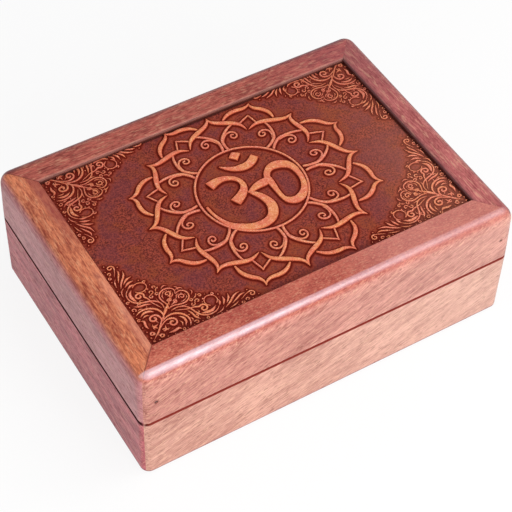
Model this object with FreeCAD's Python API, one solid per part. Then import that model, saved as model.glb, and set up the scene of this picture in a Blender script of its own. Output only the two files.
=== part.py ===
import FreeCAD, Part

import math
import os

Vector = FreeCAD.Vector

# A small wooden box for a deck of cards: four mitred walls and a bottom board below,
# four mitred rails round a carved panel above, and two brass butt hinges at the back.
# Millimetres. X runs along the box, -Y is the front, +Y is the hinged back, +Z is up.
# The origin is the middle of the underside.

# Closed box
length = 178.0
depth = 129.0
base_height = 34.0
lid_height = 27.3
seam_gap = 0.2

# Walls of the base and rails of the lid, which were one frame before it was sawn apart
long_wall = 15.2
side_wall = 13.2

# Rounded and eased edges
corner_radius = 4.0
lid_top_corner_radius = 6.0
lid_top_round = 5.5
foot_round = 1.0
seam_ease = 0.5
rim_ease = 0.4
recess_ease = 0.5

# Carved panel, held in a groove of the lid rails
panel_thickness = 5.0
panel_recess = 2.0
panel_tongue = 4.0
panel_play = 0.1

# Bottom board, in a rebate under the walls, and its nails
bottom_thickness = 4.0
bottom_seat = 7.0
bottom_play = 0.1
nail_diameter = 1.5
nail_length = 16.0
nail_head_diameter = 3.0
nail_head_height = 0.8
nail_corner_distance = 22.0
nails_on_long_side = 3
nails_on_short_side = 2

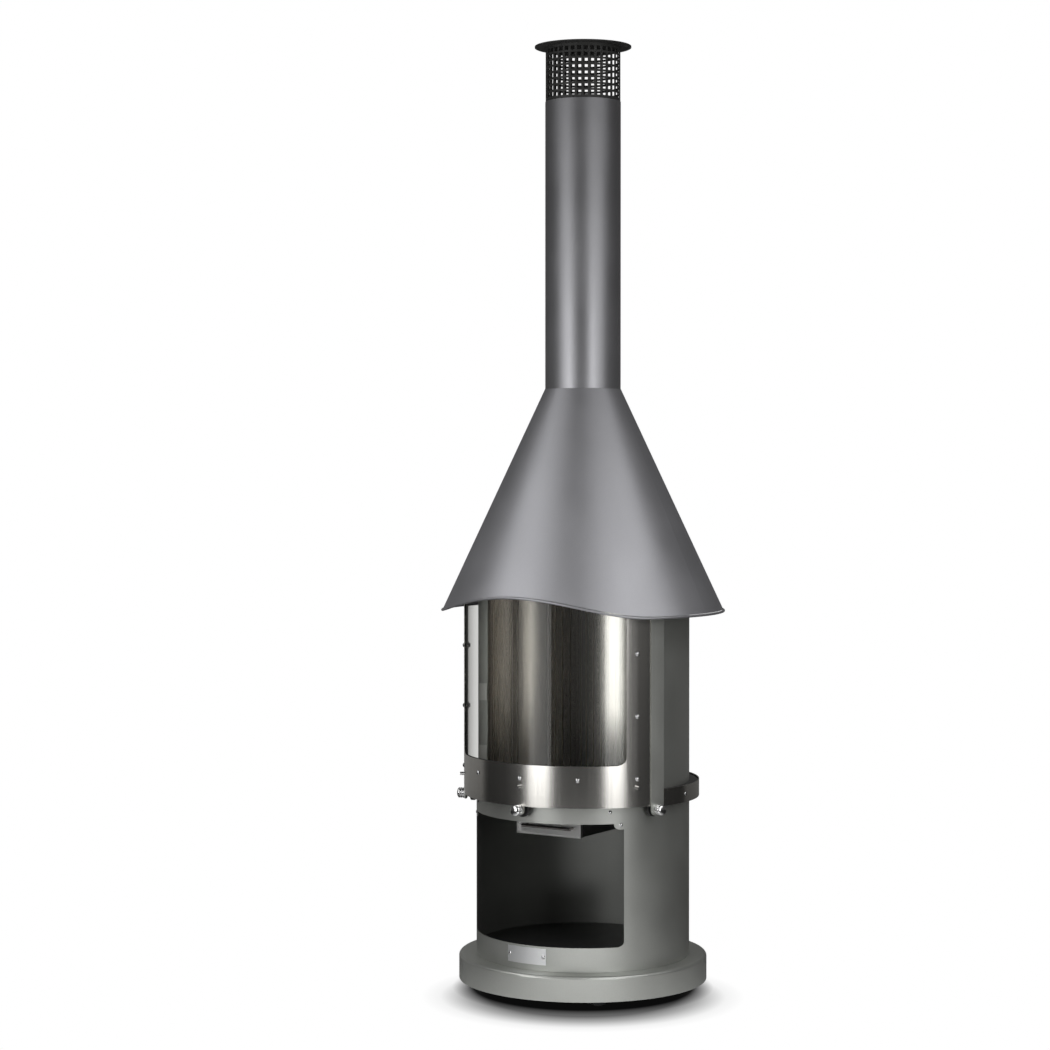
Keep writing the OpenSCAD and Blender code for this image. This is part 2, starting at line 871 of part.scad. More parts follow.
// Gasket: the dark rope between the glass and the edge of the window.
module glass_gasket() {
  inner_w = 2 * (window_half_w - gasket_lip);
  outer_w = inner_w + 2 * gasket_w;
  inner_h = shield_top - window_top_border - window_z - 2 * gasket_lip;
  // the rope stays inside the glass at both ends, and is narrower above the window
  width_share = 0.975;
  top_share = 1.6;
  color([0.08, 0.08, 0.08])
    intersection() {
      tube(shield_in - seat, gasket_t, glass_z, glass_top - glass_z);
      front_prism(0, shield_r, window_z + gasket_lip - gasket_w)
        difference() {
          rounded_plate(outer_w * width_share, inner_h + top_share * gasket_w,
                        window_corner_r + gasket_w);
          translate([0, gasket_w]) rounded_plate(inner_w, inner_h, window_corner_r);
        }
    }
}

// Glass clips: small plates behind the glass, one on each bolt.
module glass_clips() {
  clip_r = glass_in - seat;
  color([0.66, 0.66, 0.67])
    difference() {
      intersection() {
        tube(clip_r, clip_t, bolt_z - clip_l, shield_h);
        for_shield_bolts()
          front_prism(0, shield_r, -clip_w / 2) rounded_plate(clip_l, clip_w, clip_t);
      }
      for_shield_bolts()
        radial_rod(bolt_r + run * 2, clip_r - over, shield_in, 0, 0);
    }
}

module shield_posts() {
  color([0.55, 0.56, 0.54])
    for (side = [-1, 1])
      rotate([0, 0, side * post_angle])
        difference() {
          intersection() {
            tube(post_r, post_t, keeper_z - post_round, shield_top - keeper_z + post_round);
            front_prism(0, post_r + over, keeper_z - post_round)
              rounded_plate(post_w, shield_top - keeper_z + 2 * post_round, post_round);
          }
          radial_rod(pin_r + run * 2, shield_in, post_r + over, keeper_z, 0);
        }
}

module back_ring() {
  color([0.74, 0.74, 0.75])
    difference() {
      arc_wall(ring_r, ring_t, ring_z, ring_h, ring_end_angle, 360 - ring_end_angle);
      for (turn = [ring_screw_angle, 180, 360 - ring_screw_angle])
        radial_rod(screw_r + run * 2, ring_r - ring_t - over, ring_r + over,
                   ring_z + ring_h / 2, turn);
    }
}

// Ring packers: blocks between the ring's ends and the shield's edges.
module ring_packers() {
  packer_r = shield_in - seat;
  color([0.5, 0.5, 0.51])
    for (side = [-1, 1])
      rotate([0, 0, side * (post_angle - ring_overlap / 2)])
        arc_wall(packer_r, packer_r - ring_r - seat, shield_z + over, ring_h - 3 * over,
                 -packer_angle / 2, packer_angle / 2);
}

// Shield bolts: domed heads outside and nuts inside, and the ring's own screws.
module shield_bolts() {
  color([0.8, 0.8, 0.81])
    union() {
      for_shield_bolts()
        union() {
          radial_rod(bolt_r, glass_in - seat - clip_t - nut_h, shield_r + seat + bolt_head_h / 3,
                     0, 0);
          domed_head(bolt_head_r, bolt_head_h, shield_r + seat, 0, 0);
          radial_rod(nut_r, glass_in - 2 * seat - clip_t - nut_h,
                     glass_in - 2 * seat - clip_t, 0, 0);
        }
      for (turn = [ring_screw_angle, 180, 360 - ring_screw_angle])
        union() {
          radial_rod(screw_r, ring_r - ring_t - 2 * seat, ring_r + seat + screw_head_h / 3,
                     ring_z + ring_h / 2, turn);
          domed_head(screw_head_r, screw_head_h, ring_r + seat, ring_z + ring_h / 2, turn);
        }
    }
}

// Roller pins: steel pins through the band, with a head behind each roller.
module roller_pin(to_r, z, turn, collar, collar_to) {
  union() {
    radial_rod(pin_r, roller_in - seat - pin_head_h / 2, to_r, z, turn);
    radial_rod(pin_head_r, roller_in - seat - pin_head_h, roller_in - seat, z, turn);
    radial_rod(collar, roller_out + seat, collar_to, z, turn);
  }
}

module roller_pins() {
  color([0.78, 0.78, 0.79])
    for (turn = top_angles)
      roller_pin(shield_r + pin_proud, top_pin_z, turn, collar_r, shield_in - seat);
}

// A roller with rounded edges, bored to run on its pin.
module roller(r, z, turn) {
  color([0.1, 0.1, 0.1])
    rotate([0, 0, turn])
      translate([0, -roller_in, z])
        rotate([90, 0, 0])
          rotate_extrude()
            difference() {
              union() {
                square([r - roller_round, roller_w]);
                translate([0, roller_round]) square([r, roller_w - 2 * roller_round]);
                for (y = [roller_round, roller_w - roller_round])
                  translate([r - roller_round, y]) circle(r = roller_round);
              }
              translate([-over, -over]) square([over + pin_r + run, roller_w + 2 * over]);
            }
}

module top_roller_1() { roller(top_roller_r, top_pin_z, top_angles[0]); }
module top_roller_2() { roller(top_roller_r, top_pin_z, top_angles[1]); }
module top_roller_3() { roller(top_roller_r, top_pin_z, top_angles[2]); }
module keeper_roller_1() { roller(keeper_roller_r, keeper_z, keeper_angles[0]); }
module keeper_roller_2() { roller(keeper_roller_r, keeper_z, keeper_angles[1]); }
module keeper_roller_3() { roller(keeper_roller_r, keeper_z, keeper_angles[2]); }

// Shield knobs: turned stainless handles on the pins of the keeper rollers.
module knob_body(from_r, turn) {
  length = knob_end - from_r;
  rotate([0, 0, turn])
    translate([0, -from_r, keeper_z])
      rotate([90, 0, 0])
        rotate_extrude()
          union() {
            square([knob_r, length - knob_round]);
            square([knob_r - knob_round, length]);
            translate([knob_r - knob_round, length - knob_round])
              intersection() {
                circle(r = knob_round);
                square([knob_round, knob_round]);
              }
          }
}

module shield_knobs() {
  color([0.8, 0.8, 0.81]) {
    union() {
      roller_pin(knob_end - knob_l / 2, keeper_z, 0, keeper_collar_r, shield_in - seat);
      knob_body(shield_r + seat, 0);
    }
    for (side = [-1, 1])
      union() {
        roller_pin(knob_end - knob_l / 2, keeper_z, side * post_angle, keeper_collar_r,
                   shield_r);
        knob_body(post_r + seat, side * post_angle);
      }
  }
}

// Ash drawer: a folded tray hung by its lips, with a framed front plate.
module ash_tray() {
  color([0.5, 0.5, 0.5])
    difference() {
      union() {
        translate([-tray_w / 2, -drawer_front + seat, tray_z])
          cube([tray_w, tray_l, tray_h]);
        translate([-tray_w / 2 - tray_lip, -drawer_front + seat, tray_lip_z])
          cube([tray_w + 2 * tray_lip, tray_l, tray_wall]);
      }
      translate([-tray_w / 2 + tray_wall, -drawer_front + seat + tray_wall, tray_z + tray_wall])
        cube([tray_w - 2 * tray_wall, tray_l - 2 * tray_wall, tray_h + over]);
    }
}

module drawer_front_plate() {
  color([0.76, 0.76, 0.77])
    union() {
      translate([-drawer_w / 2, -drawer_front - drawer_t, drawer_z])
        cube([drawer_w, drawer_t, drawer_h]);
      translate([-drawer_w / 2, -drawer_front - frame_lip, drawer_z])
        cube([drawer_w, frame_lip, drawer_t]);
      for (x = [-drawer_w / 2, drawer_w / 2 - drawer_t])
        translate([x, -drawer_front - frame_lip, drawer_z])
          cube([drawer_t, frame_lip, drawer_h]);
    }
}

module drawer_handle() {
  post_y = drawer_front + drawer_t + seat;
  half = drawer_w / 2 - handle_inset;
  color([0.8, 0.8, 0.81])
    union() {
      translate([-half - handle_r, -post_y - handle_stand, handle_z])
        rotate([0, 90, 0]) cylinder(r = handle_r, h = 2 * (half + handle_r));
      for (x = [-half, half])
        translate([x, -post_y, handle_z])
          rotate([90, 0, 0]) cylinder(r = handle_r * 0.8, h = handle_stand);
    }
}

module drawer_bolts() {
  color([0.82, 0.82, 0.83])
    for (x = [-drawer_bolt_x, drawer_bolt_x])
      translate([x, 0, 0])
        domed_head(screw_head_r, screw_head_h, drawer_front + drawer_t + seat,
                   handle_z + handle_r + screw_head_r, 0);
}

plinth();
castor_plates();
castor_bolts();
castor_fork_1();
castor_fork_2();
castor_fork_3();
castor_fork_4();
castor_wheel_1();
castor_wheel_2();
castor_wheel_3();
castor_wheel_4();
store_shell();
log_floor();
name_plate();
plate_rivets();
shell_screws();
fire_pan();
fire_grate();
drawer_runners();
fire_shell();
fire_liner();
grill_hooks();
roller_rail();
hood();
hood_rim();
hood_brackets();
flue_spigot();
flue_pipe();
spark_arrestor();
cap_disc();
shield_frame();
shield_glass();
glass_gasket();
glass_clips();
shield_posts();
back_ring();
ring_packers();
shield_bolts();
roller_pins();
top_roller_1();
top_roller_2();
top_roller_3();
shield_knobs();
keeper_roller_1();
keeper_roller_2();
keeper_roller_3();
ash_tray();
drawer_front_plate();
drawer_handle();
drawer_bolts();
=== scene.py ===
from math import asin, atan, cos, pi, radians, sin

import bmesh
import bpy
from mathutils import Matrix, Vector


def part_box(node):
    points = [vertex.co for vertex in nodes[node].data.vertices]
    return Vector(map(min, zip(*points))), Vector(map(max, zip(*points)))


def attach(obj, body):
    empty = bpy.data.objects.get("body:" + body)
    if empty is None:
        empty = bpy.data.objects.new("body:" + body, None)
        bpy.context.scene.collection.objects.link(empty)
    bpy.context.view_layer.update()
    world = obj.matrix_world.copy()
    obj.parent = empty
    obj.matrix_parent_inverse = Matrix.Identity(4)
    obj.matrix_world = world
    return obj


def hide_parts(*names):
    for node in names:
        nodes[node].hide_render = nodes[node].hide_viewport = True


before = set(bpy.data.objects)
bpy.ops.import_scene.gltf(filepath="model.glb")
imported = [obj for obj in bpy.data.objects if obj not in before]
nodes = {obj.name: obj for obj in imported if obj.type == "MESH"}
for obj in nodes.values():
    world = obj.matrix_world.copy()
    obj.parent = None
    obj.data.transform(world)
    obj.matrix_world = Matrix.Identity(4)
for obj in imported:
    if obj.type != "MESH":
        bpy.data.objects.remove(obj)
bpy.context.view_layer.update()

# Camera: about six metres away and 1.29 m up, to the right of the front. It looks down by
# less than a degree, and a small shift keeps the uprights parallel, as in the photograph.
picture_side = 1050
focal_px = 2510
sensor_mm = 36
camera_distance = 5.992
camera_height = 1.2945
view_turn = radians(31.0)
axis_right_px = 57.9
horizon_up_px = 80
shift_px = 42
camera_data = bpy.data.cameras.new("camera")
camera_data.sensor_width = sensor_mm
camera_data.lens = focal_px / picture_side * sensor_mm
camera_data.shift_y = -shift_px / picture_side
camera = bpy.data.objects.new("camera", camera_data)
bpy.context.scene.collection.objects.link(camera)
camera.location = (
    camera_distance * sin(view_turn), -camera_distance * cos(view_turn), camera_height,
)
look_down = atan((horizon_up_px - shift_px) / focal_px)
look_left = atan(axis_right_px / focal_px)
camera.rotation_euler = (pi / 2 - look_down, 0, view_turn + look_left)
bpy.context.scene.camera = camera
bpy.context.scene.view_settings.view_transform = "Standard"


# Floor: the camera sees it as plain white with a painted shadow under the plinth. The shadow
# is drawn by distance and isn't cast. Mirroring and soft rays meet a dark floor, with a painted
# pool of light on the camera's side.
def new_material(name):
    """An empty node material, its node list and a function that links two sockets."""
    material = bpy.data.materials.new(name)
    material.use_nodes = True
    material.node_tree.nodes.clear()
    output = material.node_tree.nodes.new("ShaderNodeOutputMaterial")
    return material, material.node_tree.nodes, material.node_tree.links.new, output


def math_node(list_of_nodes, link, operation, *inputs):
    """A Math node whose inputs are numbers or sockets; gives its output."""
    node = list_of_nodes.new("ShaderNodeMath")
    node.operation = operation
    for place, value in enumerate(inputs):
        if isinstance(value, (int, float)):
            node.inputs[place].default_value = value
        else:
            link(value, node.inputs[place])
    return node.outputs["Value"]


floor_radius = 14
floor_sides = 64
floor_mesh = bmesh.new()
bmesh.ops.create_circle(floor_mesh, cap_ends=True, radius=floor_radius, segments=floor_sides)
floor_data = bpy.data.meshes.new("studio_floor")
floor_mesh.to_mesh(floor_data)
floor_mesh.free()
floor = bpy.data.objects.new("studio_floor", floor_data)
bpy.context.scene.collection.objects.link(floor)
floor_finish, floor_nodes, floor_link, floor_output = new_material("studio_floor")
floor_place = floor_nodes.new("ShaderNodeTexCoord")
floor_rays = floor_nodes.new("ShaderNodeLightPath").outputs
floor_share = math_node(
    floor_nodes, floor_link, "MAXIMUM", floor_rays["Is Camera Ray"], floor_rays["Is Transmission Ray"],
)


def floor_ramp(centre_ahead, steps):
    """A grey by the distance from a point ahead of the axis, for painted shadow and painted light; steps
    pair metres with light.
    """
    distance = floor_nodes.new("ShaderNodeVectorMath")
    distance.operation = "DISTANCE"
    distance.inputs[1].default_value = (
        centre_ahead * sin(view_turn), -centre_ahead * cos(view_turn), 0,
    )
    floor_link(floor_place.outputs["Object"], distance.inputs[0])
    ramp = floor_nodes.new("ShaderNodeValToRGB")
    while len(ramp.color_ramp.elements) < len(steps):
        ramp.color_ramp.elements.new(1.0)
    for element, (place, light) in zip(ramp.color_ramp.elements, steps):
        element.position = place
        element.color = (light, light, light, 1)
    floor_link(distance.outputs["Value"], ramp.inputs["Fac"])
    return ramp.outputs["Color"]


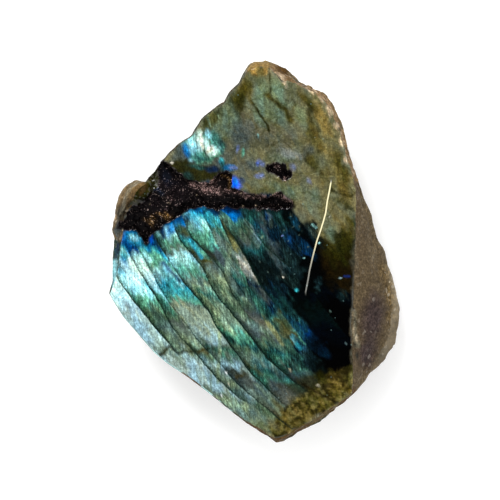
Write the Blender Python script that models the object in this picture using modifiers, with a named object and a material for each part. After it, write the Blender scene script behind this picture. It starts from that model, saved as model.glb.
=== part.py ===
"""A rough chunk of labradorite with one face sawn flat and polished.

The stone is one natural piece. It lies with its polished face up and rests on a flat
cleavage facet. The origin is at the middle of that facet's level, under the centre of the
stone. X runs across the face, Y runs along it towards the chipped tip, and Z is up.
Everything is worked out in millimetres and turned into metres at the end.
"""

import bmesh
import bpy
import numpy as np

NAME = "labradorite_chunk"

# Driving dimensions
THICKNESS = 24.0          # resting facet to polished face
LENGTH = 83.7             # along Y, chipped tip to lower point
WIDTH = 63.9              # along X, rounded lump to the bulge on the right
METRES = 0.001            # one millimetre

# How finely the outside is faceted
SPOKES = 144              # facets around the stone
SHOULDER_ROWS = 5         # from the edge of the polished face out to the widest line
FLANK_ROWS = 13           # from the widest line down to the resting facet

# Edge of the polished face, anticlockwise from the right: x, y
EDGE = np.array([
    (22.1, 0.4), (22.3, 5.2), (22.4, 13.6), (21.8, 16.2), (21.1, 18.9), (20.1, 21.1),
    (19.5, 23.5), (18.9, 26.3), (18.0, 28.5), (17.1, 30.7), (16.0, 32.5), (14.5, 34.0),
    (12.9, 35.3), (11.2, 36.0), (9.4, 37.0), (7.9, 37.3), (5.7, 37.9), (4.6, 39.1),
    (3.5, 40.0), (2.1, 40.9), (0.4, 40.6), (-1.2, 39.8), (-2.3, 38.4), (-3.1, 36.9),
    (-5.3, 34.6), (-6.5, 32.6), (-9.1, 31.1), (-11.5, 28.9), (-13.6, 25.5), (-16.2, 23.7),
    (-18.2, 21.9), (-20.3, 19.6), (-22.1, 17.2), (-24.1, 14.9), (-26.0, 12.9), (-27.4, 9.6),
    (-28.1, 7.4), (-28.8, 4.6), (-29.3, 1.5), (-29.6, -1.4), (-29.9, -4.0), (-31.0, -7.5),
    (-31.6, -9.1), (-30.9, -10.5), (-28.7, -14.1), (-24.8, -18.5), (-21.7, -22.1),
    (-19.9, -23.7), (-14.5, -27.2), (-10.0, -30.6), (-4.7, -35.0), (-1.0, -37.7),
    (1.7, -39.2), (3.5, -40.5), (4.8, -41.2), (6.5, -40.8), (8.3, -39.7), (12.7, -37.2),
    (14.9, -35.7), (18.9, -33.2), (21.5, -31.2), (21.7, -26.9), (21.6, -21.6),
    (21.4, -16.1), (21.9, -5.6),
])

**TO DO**
In the data above, find the line that contains "top_roller_1();" and the line that contains "if empty is". Repeat exactly those lines and every line between them, and only those.

**RESPONSE TO THIS EXERCISE**
top_roller_1();
top_roller_2();
top_roller_3();
shield_knobs();
keeper_roller_1();
keeper_roller_2();
keeper_roller_3();
ash_tray();
drawer_front_plate();
drawer_handle();
drawer_bolts();
=== scene.py ===
from math import asin, atan, cos, pi, radians, sin

import bmesh
import bpy
from mathutils import Matrix, Vector


def part_box(node):
    points = [vertex.co for vertex in nodes[node].data.vertices]
    return Vector(map(min, zip(*points))), Vector(map(max, zip(*points)))


def attach(obj, body):
    empty = bpy.data.objects.get("body:" + body)
    if empty is None:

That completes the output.